Rooma päevik
- Author: Karl Ristikivi
- Language: Estonian
- Publisher: Eesti Kirjanike Kooperatiiv
- Publication date: 1976
- Publication place: Sweden
- Pages: 231
- ISBN: 9985-61-246-9

= Rooma päevik =

1976 novel by Karl Ristikivi

Rooma päevik (A Roman Diary) is a novel by Estonian author Karl Ristikivi. It was first published in 1976 in Lund, Sweden by Eesti Kirjanike Kooperatiiv (Estonian Writers' Cooperative). In Estonia it was published in 2001. Rooma päevik finishes Ristikivi's series of historical novels.

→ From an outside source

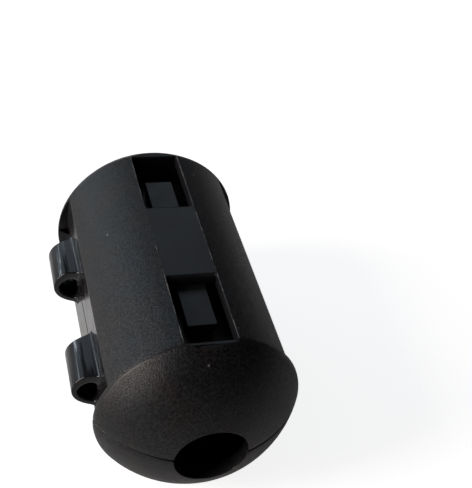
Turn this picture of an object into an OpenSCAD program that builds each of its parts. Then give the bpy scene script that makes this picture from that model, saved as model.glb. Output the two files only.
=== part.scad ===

It is Ristikivi's last book, originally published one year before the author's death. The novel is set in 18th-century Rome, among the Roman ruins and historical buildings. On its title page, the full name of the book is given as Kaspar von Schmerzburgi Rooma päevik (The Roman Diary of Kaspar von Schmerzburg), "published by Karl Ristikivi".

The protagonist (i.e. the purported author of the diary) is called Kaspar von Schmerzburg ("Schmerz" being the German for pain). He walks among the ruins of what was once a huge empire - i.e. the Roman one. He walks in the catacombs and tunnels, and thus sees what is hidden as well as easily viewed from the street. Ristikivi shows his more melancholy and pessimistic side.

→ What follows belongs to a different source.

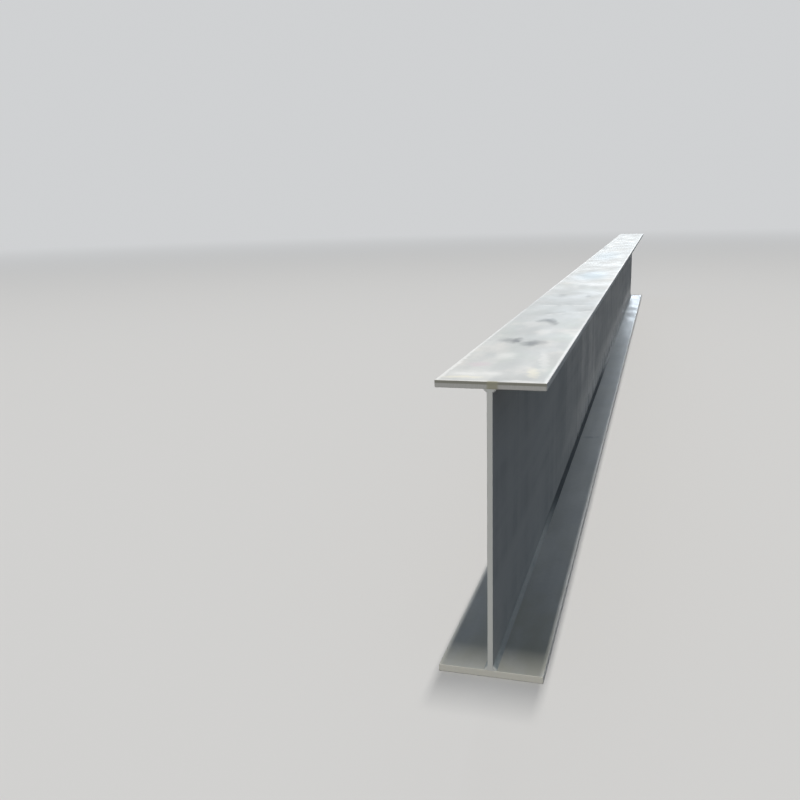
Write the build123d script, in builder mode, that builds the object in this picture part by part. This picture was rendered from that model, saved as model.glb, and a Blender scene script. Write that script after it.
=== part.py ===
from build123d import *
from build123d.topology import SkipClean
from itertools import pairwise
import os

os.makedirs("parts", exist_ok=True)

# Welded H-beam of three flat steel plates, in millimetres.
# It lies on its bottom flange: Y runs along the beam, Z is up and X goes across it.
# The origin is on the floor, midway along the beam and midway across it.

# Driving dimensions of the section and the stock length
beam_length = 12000
beam_depth = 1000
flange_width = 350
flange_thickness = 24
web_thickness = 18

# Fillet welds: the leg along each plate, and how far the face stands out from a straight one
weld_leg = 14
weld_crown = 1.2

# Edges: the long flange edges are ground round for paint, and the cut ends are only broken
flange_edge_radius = 3
flange_end_break = 1.5
web_end_break = 1.0
weld_nose_radius = 2.5

# Levels and faces that the plates share
web_height = beam_depth - 2 * flange_thickness
web_face = web_thickness / 2
lower_toe = flange_thickness + weld_leg
upper_toe = beam_depth - lower_toe
middle_plane = Plane.XZ
half_length = beam_length / 2


def end_faces(part):
    """The two flat faces that close a part off at the ends of the beam."""
    return part.faces().filter_by(Axis.Y)


def save(part, name):
    """Label a finished piece and write it under its own name."""
    part.label = name
    export_step(part, f"parts/{name}.step")


# Flanges: flat strips cut from plate, with their four long edges rounded
def flange_plate(underside):
    with BuildPart() as plate:
        with BuildSketch(middle_plane):
            with Locations((0, underside)):
                RectangleRounded(
                    flange_width,
                    flange_thickness,
                    flange_edge_radius,
                    align=(Align.CENTER, Align.MIN),
                )
        extrude(amount=half_length, both=True)
        chamfer(end_faces(plate).edges(), flange_end_break)
    return plate.part


save(flange_plate(0), "bottom_flange_plate")
save(flange_plate(flange_thickness + web_height), "top_flange_plate")

# Web: one plate on edge between the flanges, square where it meets them.
# It rises in steps that part at the weld toes, so the bare side between two welds is a face of its own.
web_levels = (flange_thickness, lower_toe, upper_toe, flange_thickness + web_height)

with BuildPart() as web_plate, SkipClean():
    for low, high in pairwise(web_levels):
        with BuildSketch(Plane.XY.offset(low)) as outline:
            Rectangle(web_thickness, beam_length)
            chamfer(outline.vertices(), web_end_break)
        extrude(amount=high - low)

save(web_plate.part, "web_plate")

# Weld in the lower right corner: two straight legs against the plates and a crowned face
root = (web_face, flange_thickness)
web_toe = (web_face, lower_toe)
flange_toe = (web_face + weld_leg, flange_thickness)

with BuildPart() as weld_bead:
    with BuildSketch(middle_plane):
        with BuildLine():
            Line(web_toe, root)
            Line(root, flange_toe)
            SagittaArc(flange_toe, web_toe, -weld_crown)
        make_face()
    extrude(amount=half_length, both=True)
    crown_ends = end_faces(weld_bead).edges().filter_by(GeomType.CIRCLE)
    fillet(crown_ends, weld_nose_radius)

# The other three corners carry the same weld, mirrored across the web and the mid-depth
across = Plane.YZ
mid_depth = Plane.XY.offset(beam_depth / 2)

save(weld_bead.part, "weld_bead_bottom_right")
save(weld_bead.part.mirror(across), "weld_bead_bottom_left")
save(weld_bead.part.mirror(mid_depth), "weld_bead_top_right")
save(weld_bead.part.mirror(mid_depth).mirror(across), "weld_bead_top_left")
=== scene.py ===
from math import radians

import bmesh
import bpy
from mathutils import Matrix, Vector


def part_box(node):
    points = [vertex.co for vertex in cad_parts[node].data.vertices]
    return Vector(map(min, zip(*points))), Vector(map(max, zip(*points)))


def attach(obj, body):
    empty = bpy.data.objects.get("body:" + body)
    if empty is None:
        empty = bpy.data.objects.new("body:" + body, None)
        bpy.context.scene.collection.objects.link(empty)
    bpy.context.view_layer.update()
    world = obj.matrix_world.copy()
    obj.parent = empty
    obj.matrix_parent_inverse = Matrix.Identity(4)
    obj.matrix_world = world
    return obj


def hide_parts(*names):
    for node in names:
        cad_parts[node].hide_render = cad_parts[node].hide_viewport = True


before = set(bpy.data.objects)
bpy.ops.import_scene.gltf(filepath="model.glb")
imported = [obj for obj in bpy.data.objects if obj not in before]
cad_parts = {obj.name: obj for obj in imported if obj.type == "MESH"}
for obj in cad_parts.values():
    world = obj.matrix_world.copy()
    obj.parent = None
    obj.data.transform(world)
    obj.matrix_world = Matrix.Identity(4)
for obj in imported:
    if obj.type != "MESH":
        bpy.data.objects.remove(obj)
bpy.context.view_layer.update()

# Camera: a standing person's eye, in front of the near end and half a metre right of the web.
# It looks down the length of the beam, with the lens of an ordinary phone.
eye = Vector((0.4964, -8.5842, 1.5343))
turned_left = radians(16.894)
tipped_down = radians(12.6)
leaning_right = radians(1.437)

lens = bpy.data.cameras.new("photo_lens")
lens.sensor_width = 36
lens.lens = 39.19
lens.clip_start = 0.05
lens.clip_end = 500
camera = bpy.data.objects.new("photo_camera", lens)
camera.matrix_world = (
    Matrix.Translation(eye)
    @ Matrix.Rotation(turned_left, 4, "Z")
    @ Matrix.Rotation(radians(90) - tipped_down, 4, "X")
    @ Matrix.Rotation(-leaning_right, 4, "Z")
)
bpy.context.scene.collection.objects.link(camera)
bpy.context.scene.camera = camera

# Bottom flange: a 24 mm steel strip, 350 mm wide and 12 m long, which the whole beam lies on.
# It is sprayed with the shop's grey primer. Its long edges got a second stripe of paint by brush,
# and floor dust has settled on top of it, most of all near the cut end.
half_width, half_length, flange_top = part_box("bottom_flange_plate")[1]
floor_dust = (0.46, 0.455, 0.375, 1)
wear_and_reflection_line = (0.40, 0.42, 0.42, 1)
lit_end_coat = (0.66, 0.645, 0.57, 1)


def node(tree, kind, inputs=None, **settings):
    """One node of a material or a shape, with its settings made and its inputs set or linked."""
    made = tree.nodes.new(kind)
    for name, value in settings.items():
        setattr(made, name, value)
    for name, value in (inputs or {}).items():
        socket = made.inputs[name]
        if isinstance(value, bpy.types.NodeSocket):
            tree.links.new(value, socket)
        else:
            socket.default_value = value
    return made


def work_out(tree, operation, first, second=0.0, third=0.0):
    """One sum on numbers, as a node."""
    inputs = {0: first, 1: second, 2: third}
    return node(tree, "ShaderNodeMath", inputs, operation=operation).outputs[0]


def ease(tree, value, low, high, start=0.0, end=1.0):
    """A number that goes smoothly from start to end while value goes from low to high."""
    inputs = {"Value": value, "From Min": low, "From Max": high, "To Min": start, "To Max": end}
    made = node(tree, "ShaderNodeMapRange", inputs, interpolation_type="SMOOTHSTEP")
    return made.outputs["Result"]


def mixed(tree, share, under, over):
    """One colour over another, by a share from 0 to 1. The colours are the node's inputs 6 and 7."""
    inputs = {0: share, 6: under, 7: over}
    return node(tree, "ShaderNodeMix", inputs, data_type="RGBA").outputs[2]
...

After the author's literary mystification, it is a formerly unpublished volume of Tagebuch der Träume (Diary of Dreams) by Johann Friedrich Kaspar von Revingen, who was born in the manor of Tuivere in Estonia on February 9, 1718. The Diary of Dreams was started in 1746 and includes twenty thick volumes, the first selection was printed in 1817, notes Ristikivi in the mock-scholarly afterword.

As Ristikivi says, "it can be determined on the basis of several circumstances" that the authors wrote the diary in 1765, marking the year traditionally as "17**". Entries in the diary are dated from April 30, 17** to May 31, 17**, and book is stopped on half a word.

In the novel, the diarist Schmerzburg encounters a character hinted to be the historian Edward Gibbon who tells of his plan to write a book resembling The History of the Decline and Fall of the Roman Empire.

==Reception==
The critic Reet Neithal describes the book as: "[Ristikivi's] swan song, a finely textured and poetic travelogue that does not so much describe the travel venues -- the famous monuments of Rome - as the mood of the protagonist and his actions as a result of these. This subtle spiritual diary is one of the author's most personal works".

== Bibliography ==
- Rutt Hinrikus. Rooma päevik as a Synthesis of Karl Ristikivi's European Novels. Interlitteraria 10, 2005.